Sometimes I wonder what might've happened if I didn’t have photography. It’s a way that channels a lot of negative emotions for me. It’s an outlet and a way of expression, of being able to focus outside of myself and also to express something within myself. No matter how bad I feel my life is, I know other people have it worse, and I want to try to honour them and and help them in some way through photography and by telling their stories. So it’s very linked to how I deal with depression."

Having met people from so many different cultures, what are some of the most impactful things you’ve learned about humanity and about God?

"For me, it’s so much easier being on the mission field to see God in everyday life. In Mongolia, my prayer every morning was quite simple: "Dear God, can we get from A to B without dying today?". And then you see miraculous ways in which God helps you and at the end of the day, you thank God for another day of life.

Back in Edinburgh, things are so comfortable and small problems become really big, and you find it so hard to see God. On the mission field, it’s so obvious: everyday is a gift from God.

If you put those two experiences side by side, which one is real life? The life you see God daily in and have a close and intimate walk with him every single day, or is it the comfortable life, with your job and all that? Obviously, it should be the same for both – you shouldn’t need to go to the mission field to see God. But I guess that’s what I've learned about God and what life means.

As for humanity: pretty much everywhere in the world has a stronger sense of community than Western culture. Ideas of responsibility and your place in community, family and structures are eroded in Western society. You start to organise your life around new lines instead of your extended family. You now have social welfare.

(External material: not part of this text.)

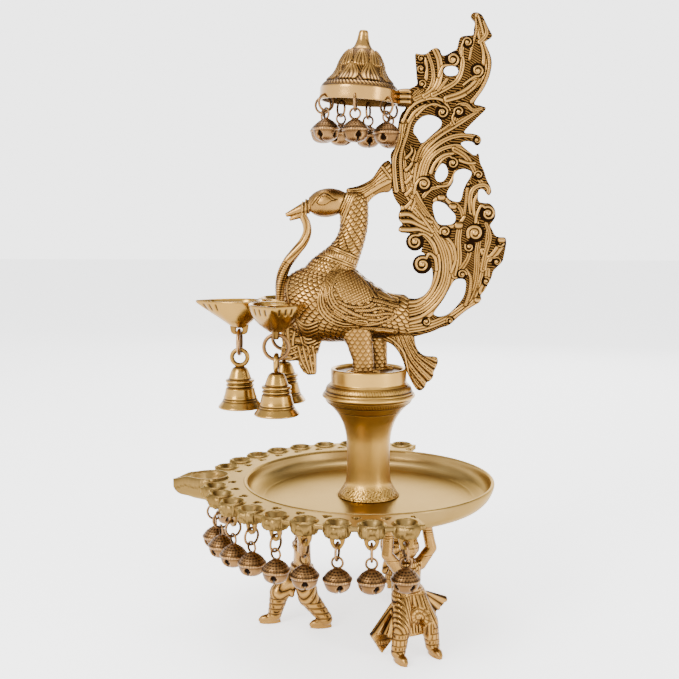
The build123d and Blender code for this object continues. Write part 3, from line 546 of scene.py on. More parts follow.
# volutes, laid last
for x, z, r, start, sense, turns, lead in (
        (34, 292.5, 6.8, 70, 1, 1.7, ((50, 284), (47, 292), (41, 298))),
        (39.5, 275.8, 7.2, 60, 1, 1.7, ((50, 272), (49, 280), (45, 284))),
        (53, 386.5, 5.6, 100, -1, 1.5, ((34, 384), (41, 390.5), (47, 392.5))),
        (65, 387, 4.8, 200, -1, 1.4, ((62, 378), (60, 382))),
        (60, 424, 6.2, 250, 1, 1.6, ((50, 412), (53, 419))),
        (37, 417.5, 3.8, 300, -1, 1.4, ()), (38, 407, 3.8, 300, 1, 1.4, ()), (37, 425, 3.2, 40, 1, 1.3, ()),
        (70.5, 436, 4.4, 180, -1, 1.5, ((66, 426), (66, 432))),
        (78, 416, 5.6, 250, 1, 1.7, ((68, 406), (73, 410))),
        (78.6, 366.6, 3.6, 90, -1, 1.3, ()), (61, 350, 5.0, 100, -1, 1.6, ((49, 345), (53, 352), (58, 355))),
        (40, 335, 6.2, 150, -1, 1.8, ((33, 328), (34, 334))),
        (80, 341.5, 4.0, 180, -1, 1.5, ()), (72.6, 335, 2.8, 0, 1, 1.3, ()),
        (87.4, 313.4, 6.6, 120, -1, 1.6, ((78, 304), (79, 312), (82, 319))),
        (56, 300, 5.0, 200, -1, 1.6, ()), (78, 299, 7.4, 210, -1, 1.9, ()),
        (74, 288.8, 4.4, 150, 1, 1.4, ()), (97, 292.4, 4.2, 240, 1, 1.3, ()), (69, 268.6, 4.2, 0, 1, 1.5, ()),
        (94.6, 278, 4.2, 120, -1, 1.3, ((86, 272), (88, 280))), (87, 263.4, 3.8, 100, -1, 1.4, ()),
        (43, 233, 3.8, 60, -1, 1.4, ()), (60.6, 234, 3.4, 200, -1, 1.3, ())):
    Q(x, z, r, start, turns, sense, lead=lead)
for x, z, r in ((53, 325, 2.6), (61.4, 318.4, 2.6), (66, 304.6, 3.0), (81, 249.4, 2.4), (97.6, 294, 2.6)):
    S([(x - 1, z), (x + 1, z)], r, r, 1, 0.9)
tail.H *= 1.5
carve(tail, "tail_scroll_chased", "tail_scroll", 2.4, 1.3, 1.5)

# ------------------------------------------------------------------ fan of feathers
fan = Relief(4, 56, 176, 230, STEP)
fan.add_shape(soften([(6, 226), (10, 219), (18, 215.4), (23, 209), (25.8, 203), (27.4, 197.6), (30, 192),
                      (33, 186), (36, 181.4), (39, 180.2), (42.4, 182.6), (43.6, 187), (46, 187.6),
                      (48.8, 191), (49, 195.4), (50.8, 198.4), (52.4, 203), (51.4, 206.6), (42, 206.8),
                      (37.4, 210.4), (35, 215.4), (34, 226)]))
for tip, root in (((39, 184), (18, 222)), ((42, 186), (21, 222)), ((45.6, 190), (24, 222)),
                  ((47.6, 195), (27, 222)), ((49.4, 200), (29.5, 222)), ((50, 204.6), (32, 222))):
    mid = (0.52 * root[0] + 0.48 * tip[0] - 1.6, 0.52 * root[1] + 0.48 * tip[1] - 2.6)
    fan.stroke([root, mid, tip], 1.5, 2.9, 1, 1.0)
    fan.stroke([root, mid, tip], 0.35, 0.45, 1, 1.25)
fan.stroke([(9, 223), (18, 219), (26, 210), (28.6, 200), (31, 190), (36, 182.6)], 1.2, 1.4, 1, 0.9)
fan.H *= 1.3
carve(fan, "fan_feathers", "fan_tail", 2.5, 1.2, 1.6)

# ------------------------------------------------------------------ turned and cast pieces
def lathe(profile, segs, relief=None):
    """Turned surface from a profile of (radius, height), outside going up. relief(theta, radius, height)
    gives how far the surface stands proud and how bright it is."""
    p = np.asarray(profile, float)
    t = np.gradient(p, axis=0)
    nrm = np.stack([t[:, 1], -t[:, 0]], 1) / (np.linalg.norm(t, axis=1)[:, None] + 1e-9)
    th = np.linspace(0, 2 * pi, segs, endpoint=False)
    TH, R = np.meshgrid(th, p[:, 0])
    Zs = np.repeat(p[:, 1][:, None], segs, 1)
    proud, c = relief(TH, R, Zs) if relief else (np.zeros_like(R), np.full_like(R, 0.8))
    ends = p[:, 0] < 1e-6
    Rr = R + proud * nrm[:, :1]
    Zz = Zs + proud * nrm[:, 1:]
    V = np.stack([Rr * np.cos(TH), Rr * np.sin(TH), Zz], -1)
    v, cc, start, rows = [], [], [], []
    for k in range(len(p)):
        start.append(len(v))
        if ends[k]:
            v.append((0, 0, Zz[k, 0]))
            cc.append(float(c[k].mean()))
            rows.append(1)
        else:
            v.extend(V[k].tolist())
            cc.extend(c[k].tolist())
            rows.append(segs)
    f = []
    for k in range(len(p) - 1):
        a, b = start[k], start[k + 1]
        for i in range(segs):
            j = (i + 1) % segs
            if rows[k] == 1 and rows[k + 1] == 1:
                break
            if rows[k] == 1:
                f.append((a, b + j, b + i))
            elif rows[k + 1] == 1:
                f.append((a + i, a + j, b))
            else:
                f.append((a + i, a + j, b + j, b + i))
    return np.array(v), f, np.array(cc)


def turned(points, step, segs, relief=None, order=1):
    """Lathe over a smoothed profile that starts and ends on the axis; order -1 takes it from the far end."""
    p = smooth_line(points, step)[::order]
    p[:, 0] = np.clip(p[:, 0], 0, None)
    p[0, 0] = p[-1, 0] = 0
    return lathe(p, segs, relief)


def torus(big, small, n=48, m=16, wobble=0.0):
    """Ring in the xz plane."""
    a = np.linspace(0, 2 * pi, n, endpoint=False)
    b = np.linspace(0, 2 * pi, m, endpoint=False)
    A, B = np.meshgrid(a, b, indexing="ij")
    r = big + small * np.cos(B) * (1 + wobble * np.sin(3 * A))
    v = np.stack([r * np.cos(A), small * np.sin(B), r * np.sin(A)], -1).reshape(-1, 3)
    f = [(i * m + j, i * m + (j + 1) % m, ((i + 1) % n) * m + (j + 1) % m, ((i + 1) % n) * m + j)
         for i in range(n) for j in range(m)]
    # painted shade: the ring is lighter on its outer face and darker on the inner face towards the hole
    c = (0.55 + 0.35 * np.cos(B)).reshape(-1)
    return v, f, np.clip(c, 0, 1)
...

But in Far Eastern countries, if you have no money, who supports you? Family. In Britain, more likely you’ll get unemployment benefits from the Government. It’s a good thing, but its one example of something other than family taking on the responsibility.

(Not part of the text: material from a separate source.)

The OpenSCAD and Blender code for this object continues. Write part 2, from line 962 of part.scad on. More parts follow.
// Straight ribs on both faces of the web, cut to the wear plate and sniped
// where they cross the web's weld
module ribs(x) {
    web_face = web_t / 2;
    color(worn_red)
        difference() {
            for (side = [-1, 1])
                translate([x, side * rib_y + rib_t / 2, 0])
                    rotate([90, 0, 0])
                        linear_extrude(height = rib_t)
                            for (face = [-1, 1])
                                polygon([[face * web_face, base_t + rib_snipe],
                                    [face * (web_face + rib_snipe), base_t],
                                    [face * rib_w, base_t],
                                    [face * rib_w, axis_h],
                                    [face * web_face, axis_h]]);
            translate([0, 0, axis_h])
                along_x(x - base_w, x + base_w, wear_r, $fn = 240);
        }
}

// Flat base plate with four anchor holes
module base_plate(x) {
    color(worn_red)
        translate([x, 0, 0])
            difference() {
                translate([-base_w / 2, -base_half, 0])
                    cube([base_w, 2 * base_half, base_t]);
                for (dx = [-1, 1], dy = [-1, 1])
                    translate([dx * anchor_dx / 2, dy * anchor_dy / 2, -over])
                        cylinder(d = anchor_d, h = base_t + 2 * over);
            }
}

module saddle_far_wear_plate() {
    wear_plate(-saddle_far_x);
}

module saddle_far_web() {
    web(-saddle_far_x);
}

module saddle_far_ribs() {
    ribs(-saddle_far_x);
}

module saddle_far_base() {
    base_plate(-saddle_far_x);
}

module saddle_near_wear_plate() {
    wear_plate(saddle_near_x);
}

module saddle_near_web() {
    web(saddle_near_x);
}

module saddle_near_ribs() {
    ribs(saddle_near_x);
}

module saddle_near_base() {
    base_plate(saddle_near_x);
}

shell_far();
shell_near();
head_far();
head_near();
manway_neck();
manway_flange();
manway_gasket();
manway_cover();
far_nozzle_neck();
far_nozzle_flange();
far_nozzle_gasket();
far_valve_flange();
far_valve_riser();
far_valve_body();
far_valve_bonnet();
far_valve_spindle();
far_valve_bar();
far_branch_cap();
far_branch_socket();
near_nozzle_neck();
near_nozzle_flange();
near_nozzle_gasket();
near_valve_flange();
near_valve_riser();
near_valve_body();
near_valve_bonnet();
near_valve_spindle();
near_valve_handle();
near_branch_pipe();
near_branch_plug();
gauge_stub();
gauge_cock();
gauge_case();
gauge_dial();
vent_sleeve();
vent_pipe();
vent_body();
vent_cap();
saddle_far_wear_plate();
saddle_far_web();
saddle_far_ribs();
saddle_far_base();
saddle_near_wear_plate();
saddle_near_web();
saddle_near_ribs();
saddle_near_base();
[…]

Across the board, there’s been a fracturing of old social fabrics, the way that human beings have existed for millenia. It’s probably in the last 70 years that we’ve had this rapid acceleration of modernity, post-modernity, trust in technology… it’s a very big change in a short amount of time. I think that’s partly why there’s so much depression and loneliness in Western society.

I sense a greater level of pragmatism in other places. If life is really difficult for somebody in Burkina Faso, they accept it and know that life is hard. But here, in our society and in our day and age, we feel like something is wrong, it shouldn’t be this way, or we don’t deserve this. I think that just makes people feel so lost and depressed, whereas the struggles are so much greater - physically, anyway - in Burkina Faso, but the people there are more practical. They might be more mentally healthy too - who knows?"